(Short task)
Gather the lines from the material that contain "scene".

* BEGIN Given information *

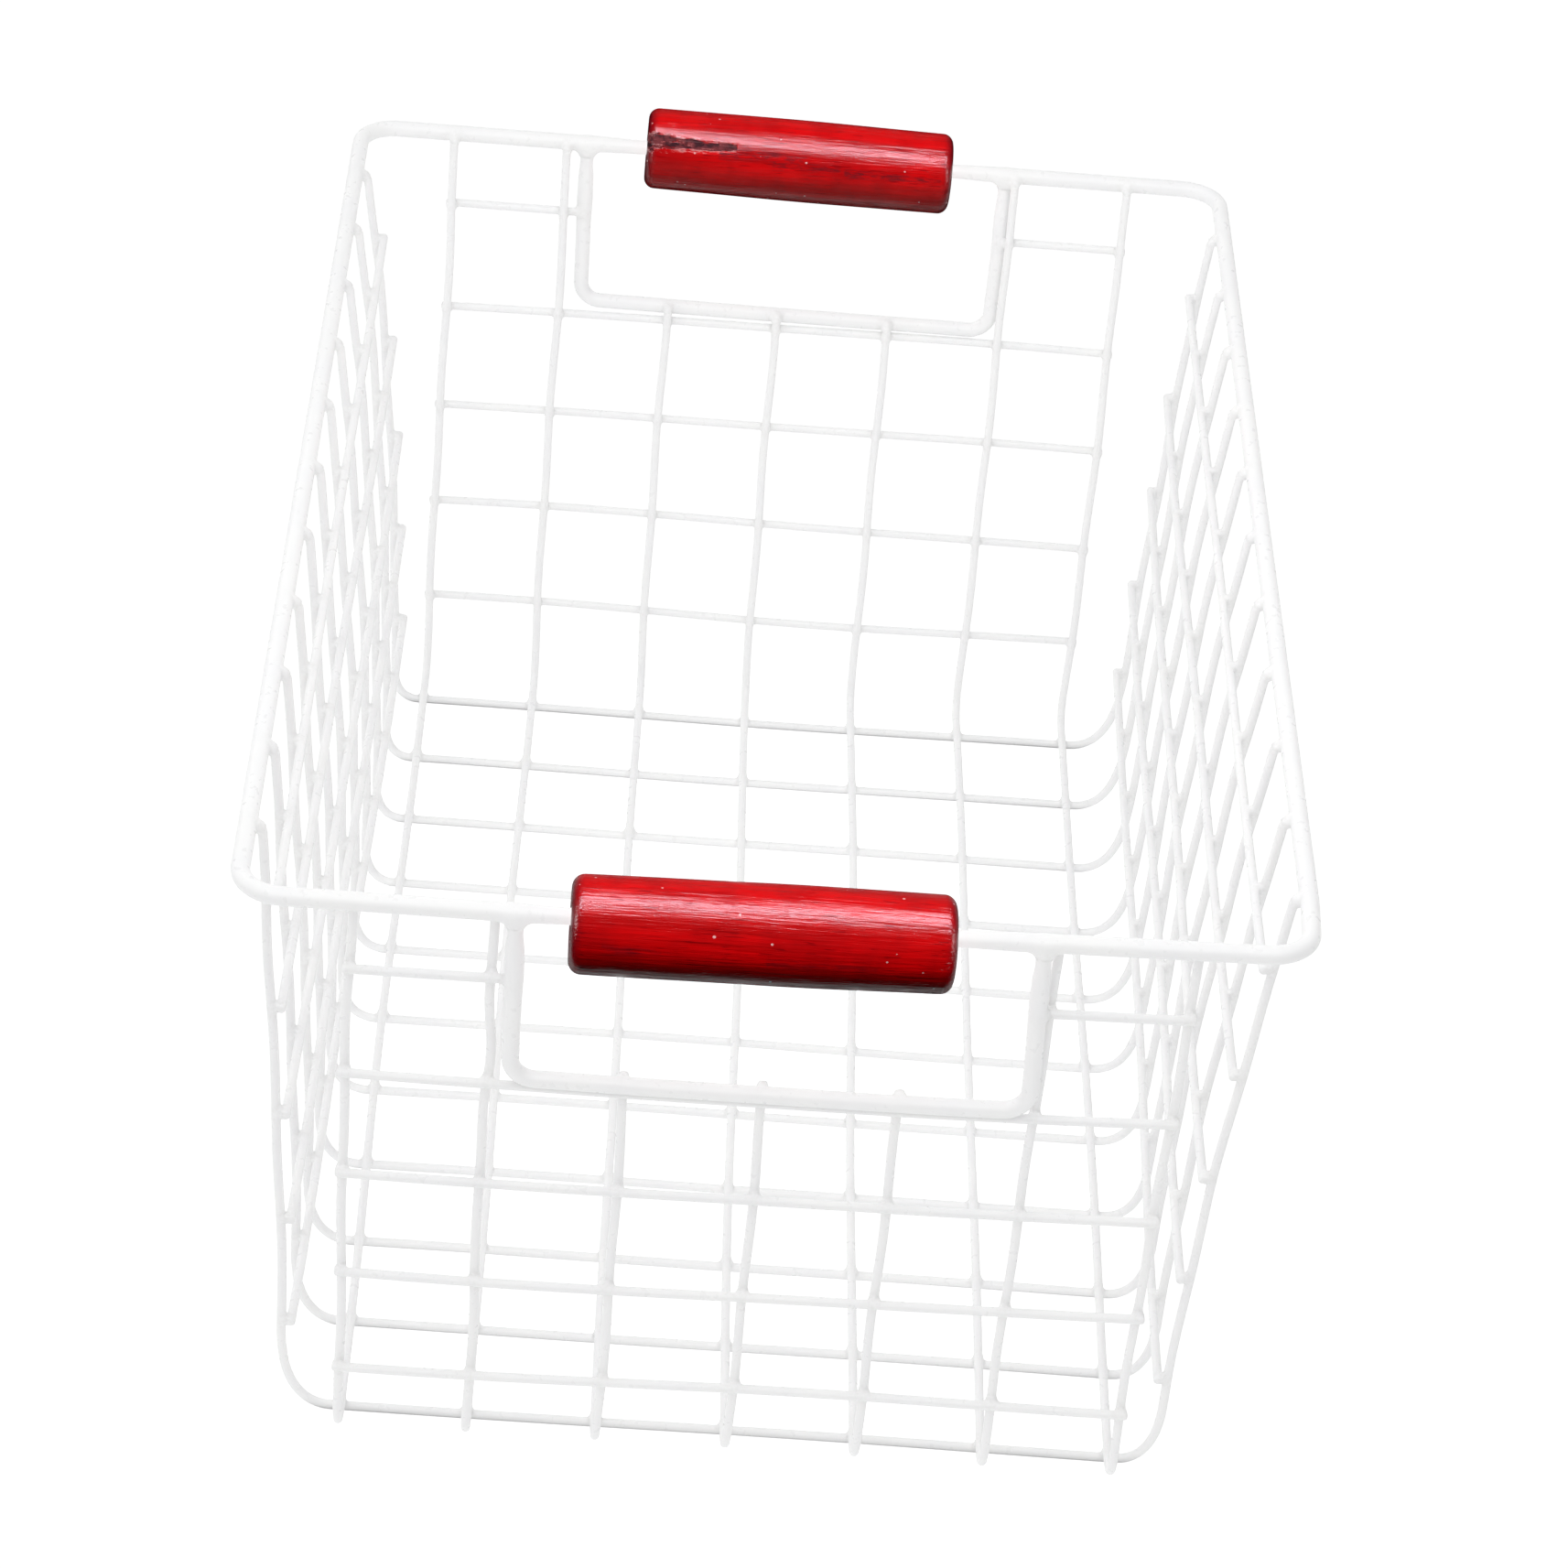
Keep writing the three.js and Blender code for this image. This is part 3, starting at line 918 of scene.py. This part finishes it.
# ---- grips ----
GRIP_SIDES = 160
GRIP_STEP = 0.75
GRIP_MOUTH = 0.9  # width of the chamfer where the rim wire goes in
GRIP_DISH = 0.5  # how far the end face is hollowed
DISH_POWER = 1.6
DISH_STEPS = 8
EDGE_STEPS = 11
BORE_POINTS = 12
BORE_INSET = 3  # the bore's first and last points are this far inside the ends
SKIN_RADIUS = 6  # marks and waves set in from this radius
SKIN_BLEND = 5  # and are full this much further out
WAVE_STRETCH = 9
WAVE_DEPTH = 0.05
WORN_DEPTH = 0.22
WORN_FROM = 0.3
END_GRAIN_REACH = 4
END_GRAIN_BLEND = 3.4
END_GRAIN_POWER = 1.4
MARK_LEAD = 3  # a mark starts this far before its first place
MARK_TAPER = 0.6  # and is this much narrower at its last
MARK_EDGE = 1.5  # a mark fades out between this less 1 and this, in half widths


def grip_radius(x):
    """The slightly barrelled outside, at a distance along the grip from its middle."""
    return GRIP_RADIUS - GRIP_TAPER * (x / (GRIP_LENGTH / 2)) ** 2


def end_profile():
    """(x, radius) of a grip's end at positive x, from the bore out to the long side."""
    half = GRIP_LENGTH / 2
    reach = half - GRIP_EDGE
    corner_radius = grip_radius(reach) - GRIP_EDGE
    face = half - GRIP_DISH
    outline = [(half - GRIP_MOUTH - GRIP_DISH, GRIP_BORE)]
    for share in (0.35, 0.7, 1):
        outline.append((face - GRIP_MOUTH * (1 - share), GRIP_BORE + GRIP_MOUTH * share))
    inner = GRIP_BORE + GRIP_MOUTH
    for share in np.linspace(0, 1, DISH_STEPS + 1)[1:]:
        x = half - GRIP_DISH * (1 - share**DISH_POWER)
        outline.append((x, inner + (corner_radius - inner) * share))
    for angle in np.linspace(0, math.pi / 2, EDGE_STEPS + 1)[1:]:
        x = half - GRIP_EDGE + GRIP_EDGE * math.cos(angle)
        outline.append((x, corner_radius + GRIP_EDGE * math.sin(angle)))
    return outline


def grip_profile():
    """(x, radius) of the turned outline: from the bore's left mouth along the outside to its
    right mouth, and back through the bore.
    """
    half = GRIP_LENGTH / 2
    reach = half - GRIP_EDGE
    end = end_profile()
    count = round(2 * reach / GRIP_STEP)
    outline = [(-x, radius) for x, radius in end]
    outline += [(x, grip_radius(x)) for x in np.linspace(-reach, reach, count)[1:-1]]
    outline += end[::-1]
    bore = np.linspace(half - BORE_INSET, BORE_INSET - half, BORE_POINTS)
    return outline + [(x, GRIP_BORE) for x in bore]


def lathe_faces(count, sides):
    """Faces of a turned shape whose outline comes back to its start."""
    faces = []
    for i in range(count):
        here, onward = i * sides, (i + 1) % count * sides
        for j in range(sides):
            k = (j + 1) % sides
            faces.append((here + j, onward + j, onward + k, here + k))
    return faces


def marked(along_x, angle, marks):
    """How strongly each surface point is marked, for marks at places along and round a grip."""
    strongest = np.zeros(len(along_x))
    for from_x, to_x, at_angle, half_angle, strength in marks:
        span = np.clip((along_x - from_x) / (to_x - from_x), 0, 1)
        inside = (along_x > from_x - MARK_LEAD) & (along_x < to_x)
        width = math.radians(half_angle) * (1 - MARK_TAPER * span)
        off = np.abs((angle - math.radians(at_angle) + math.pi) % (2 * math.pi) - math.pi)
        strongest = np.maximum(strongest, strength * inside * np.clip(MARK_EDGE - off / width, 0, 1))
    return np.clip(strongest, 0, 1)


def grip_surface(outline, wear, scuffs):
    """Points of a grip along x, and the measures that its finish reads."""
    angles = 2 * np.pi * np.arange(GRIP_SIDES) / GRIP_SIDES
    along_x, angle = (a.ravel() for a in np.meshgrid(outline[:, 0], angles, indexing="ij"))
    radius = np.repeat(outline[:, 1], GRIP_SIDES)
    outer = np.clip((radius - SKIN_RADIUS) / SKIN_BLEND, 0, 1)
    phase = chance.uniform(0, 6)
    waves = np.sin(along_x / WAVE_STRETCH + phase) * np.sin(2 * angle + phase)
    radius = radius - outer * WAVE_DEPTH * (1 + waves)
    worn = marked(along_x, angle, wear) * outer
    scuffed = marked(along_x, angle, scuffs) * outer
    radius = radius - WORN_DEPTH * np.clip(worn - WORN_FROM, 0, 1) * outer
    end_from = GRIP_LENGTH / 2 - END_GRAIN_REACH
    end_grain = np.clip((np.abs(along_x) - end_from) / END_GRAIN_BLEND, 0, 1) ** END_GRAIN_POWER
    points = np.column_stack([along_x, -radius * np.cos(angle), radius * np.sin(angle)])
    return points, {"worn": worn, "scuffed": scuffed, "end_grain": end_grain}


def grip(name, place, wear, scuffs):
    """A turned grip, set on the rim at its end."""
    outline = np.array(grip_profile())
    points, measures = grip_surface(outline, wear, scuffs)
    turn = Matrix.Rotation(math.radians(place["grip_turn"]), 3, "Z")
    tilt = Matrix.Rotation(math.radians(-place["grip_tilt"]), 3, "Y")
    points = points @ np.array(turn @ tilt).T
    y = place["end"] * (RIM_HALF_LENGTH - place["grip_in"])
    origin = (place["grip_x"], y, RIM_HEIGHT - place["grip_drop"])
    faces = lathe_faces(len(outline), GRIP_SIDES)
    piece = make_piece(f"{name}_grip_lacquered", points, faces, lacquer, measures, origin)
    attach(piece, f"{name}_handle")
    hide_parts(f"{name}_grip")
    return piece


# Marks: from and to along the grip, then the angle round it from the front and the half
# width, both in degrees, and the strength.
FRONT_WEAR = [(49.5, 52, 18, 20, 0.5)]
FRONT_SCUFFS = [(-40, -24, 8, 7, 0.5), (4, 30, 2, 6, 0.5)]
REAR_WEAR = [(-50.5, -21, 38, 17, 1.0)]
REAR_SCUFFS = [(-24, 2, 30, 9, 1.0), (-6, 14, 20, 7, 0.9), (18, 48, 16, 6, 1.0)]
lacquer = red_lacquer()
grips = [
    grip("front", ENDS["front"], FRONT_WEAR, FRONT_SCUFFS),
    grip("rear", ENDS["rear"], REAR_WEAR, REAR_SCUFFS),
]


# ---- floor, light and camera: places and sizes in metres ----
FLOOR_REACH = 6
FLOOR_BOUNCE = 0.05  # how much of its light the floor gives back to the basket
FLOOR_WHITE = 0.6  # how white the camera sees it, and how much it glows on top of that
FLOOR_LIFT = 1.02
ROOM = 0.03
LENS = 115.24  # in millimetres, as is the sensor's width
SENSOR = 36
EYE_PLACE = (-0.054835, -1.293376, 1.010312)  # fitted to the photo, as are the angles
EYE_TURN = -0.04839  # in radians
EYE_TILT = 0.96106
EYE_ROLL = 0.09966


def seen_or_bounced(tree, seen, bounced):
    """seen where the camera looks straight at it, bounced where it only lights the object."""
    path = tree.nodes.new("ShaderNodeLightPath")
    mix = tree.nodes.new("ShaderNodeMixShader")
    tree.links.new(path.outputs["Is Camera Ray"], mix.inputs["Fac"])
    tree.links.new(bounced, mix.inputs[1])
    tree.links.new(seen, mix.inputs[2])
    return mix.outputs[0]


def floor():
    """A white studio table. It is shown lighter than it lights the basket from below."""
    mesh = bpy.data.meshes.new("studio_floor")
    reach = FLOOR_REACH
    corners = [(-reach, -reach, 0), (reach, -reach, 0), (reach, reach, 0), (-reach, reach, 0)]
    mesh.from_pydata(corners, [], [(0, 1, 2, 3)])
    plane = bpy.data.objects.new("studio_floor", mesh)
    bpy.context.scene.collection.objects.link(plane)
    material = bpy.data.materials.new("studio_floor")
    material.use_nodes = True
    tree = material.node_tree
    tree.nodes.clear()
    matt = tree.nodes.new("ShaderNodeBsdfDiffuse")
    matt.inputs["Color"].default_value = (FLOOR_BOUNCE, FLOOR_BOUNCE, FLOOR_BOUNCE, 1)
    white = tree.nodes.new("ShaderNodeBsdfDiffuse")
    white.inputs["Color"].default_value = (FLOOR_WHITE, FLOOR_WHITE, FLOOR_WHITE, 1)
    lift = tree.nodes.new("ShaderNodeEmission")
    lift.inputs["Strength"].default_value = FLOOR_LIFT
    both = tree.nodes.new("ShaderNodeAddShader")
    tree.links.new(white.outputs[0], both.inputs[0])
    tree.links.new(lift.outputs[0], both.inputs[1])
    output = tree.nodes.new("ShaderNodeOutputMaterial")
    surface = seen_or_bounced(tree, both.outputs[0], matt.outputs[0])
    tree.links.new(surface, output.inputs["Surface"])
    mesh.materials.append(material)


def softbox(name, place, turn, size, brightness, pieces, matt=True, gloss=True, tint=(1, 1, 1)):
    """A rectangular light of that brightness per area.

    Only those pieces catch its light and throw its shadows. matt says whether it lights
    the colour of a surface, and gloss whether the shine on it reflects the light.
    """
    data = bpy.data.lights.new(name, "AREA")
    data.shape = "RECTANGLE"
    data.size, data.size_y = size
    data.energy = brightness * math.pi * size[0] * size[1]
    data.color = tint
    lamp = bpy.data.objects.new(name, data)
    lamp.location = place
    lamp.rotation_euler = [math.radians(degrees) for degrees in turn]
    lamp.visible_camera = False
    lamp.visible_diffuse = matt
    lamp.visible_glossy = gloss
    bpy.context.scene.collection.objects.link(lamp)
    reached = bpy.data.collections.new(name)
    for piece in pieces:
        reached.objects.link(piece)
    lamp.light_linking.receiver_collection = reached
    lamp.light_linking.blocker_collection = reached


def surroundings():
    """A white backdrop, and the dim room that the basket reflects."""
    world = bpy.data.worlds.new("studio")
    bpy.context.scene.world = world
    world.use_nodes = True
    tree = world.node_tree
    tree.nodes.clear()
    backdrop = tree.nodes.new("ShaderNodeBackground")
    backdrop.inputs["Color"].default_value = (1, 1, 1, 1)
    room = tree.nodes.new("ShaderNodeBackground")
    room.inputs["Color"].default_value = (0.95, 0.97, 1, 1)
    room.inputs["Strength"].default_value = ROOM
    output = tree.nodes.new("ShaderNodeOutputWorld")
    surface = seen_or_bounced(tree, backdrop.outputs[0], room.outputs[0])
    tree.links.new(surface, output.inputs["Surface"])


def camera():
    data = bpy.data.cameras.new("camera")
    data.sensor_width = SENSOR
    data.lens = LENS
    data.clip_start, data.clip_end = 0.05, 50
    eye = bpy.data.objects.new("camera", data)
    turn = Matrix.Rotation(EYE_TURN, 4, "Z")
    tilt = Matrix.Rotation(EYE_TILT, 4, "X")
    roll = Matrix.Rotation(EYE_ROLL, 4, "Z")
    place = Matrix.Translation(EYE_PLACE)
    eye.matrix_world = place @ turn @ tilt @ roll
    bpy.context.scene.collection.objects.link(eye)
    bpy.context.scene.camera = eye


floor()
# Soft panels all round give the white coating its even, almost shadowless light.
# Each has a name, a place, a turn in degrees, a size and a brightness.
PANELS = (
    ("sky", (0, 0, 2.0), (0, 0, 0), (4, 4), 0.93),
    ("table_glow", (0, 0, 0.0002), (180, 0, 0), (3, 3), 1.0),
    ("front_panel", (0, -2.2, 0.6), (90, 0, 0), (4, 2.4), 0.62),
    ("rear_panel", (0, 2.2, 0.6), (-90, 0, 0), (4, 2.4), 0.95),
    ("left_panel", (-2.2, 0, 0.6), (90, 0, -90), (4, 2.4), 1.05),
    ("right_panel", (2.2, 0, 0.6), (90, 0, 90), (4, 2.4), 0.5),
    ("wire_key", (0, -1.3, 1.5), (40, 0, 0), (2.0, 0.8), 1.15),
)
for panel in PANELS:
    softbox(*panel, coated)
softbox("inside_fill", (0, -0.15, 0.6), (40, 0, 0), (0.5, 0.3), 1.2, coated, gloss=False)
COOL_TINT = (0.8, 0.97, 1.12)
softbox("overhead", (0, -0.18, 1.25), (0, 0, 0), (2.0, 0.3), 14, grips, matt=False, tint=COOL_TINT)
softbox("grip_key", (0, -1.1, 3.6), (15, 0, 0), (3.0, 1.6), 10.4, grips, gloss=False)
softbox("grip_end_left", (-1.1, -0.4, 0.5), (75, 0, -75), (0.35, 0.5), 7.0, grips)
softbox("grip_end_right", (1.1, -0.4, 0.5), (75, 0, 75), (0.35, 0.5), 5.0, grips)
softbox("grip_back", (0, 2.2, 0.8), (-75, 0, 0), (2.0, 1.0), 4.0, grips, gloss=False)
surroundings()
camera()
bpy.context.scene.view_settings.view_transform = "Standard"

* END Given information *

(The output)
Keep writing the three.js and Blender code for this image. This is part 3, starting at line 918 of scene.py. This part finishes it.
    bpy.context.scene.collection.objects.link(plane)
    bpy.context.scene.collection.objects.link(lamp)
    bpy.context.scene.world = world
    bpy.context.scene.collection.objects.link(eye)
    bpy.context.scene.camera = eye
bpy.context.scene.view_settings.view_transform = "Standard"